Verbrandingsmotor smeersysteem



1) Inlaatslag   2) Compressieslag   3) Arbeidsslag   4) Uitlaatslag
A inlaatklep
+ kantelarm
B klepdeksel
C inlaatpoort
D kop
E koelmiddel
F motorblok
G carterpan
H carterolie
I nokkenas
J uitlaatklep
+ kantelarm
K bougie
L uitlaatpoort
M zuiger
N zuigerstang
O drijfstanglager
P krukstang
De auto wordt dagelijks gebruikt, zou je dan niet wat meer willen weten van de verbrandingsmotor? Een algemene beschrijving is te vinden op "how a car engine works". De tribologie aspecten worden hier beschreven. De volgende onderdelen komen aan bod:

Het smeersysteem, de cilinder, de zuiger, de zuigerveren, de nokken en de nokkenas en de kruk- en drijfstanglagers.

Smeersysteem
Het smeersysteem zorgt er voor dat de olie op alle plaatsen in de motor komt waar gesmeerd moet worden. De belangrijkste onderdelen die gesmeerd moeten worden zijn de zuigers ( zuiger - cilinder contact) en de lagers (drijfstang- en nokkenaslagers). In de meeste motoren wordt de olie door een oliepomp uit het carter gezogen, door een oliefilter geperst om vuildeeltjes uit de olie te verwijderen, en vervolgens onder hoge druk in de lagers en tussen de zuiger en de cilinderwand geperst. Vervolgens druipt de olie terug in het carter.

Zuiger - Zuigerveer
Omdat de zuiger bij het op en neer bewegen telkens moet versnellen en vertragen, dat telkens energie kost, moet deze zo licht mogelijk zijn. Hoe lichter de zuiger is, hoe minder energie dit kost. Vandaar dat de zuiger van aluminium is. Door de kleine beweging tussen de zuiger en de zuigerveren ontstaat fretting slijtage. Omdat aluminium niet slijtvast is zijn er nieuwe lichte materialen ontwikkeld, zogenaamde MMC's. MMC's van Metal Matrix Composites bestaan uit een samenstelling van metaal, bijvoorbeeld aluminium, met daarin opgesloten een tweede materiaal, bijvoorbeeld kleine bolvormige keramische deeltjes. De keramische deeltjes zorgen voor een betere slijtvastheid. Voor de zuigerveren is gietijzer algemeen gebruikelijk.

Zuigerveer - Cilinderwand
Zuigerveren zijn in het algemeen van gietijzer. De zuigerveren zorgen voor een glijdende afdichting tussen de zuiger en de cilinder om te voorkomen dat:

  • Het brandstof mengsel of de verbrandingsgassen in de verbrandingskamer langs de zuiger in het carter terecht komt.
  • De carterolie in de verbrandingskamer komt, waar het zou verbranden en verloren zou raken.

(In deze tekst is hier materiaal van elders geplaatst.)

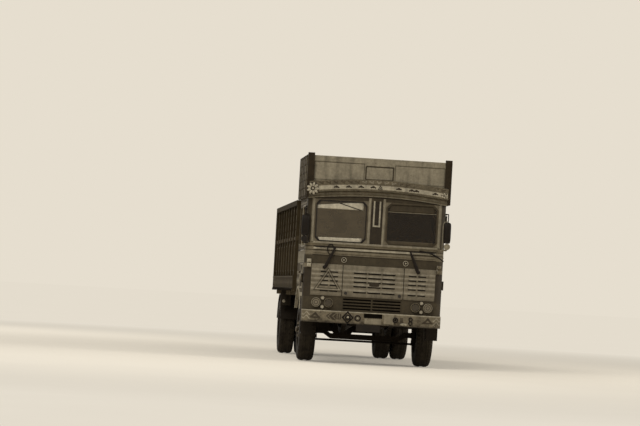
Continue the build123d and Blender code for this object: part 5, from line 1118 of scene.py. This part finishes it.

Dit laatste is het geval bij oudere motoren die bijvoorbeeld iedere 1000 km een liter olie "gebruiken".

Bij een goed functionerende motor bestaat een dunne, hydrodynamisch opgewekte oliefilm tussen de zuigerveren en de cilinder. Hierdoor wordt slijtage voorkomen en is de wrijving minimaal. In het bovenste en onderste dode punt, waar de zuiger stopt en van richting verandert, blijft de smeerfilm behouden door het buffereffect.

Om een goede warmte-afvoer van de zuiger naar de cilinder te verkrijgen en een optimale afdichtfunctie te realiseren met een minimaal olie verbruik, is een zo dun mogelijke smeerfilm gewenst. De dikte van de smeerfilm wordt klein gehouden door het te veel aan olie met een zogenaamde olieschraapveer voor de zuigerveren weg te schrapen. De olieschraapveer is de onderste veer op de zuiger zodat  het te veel aan olie direct terug druipt in het carter.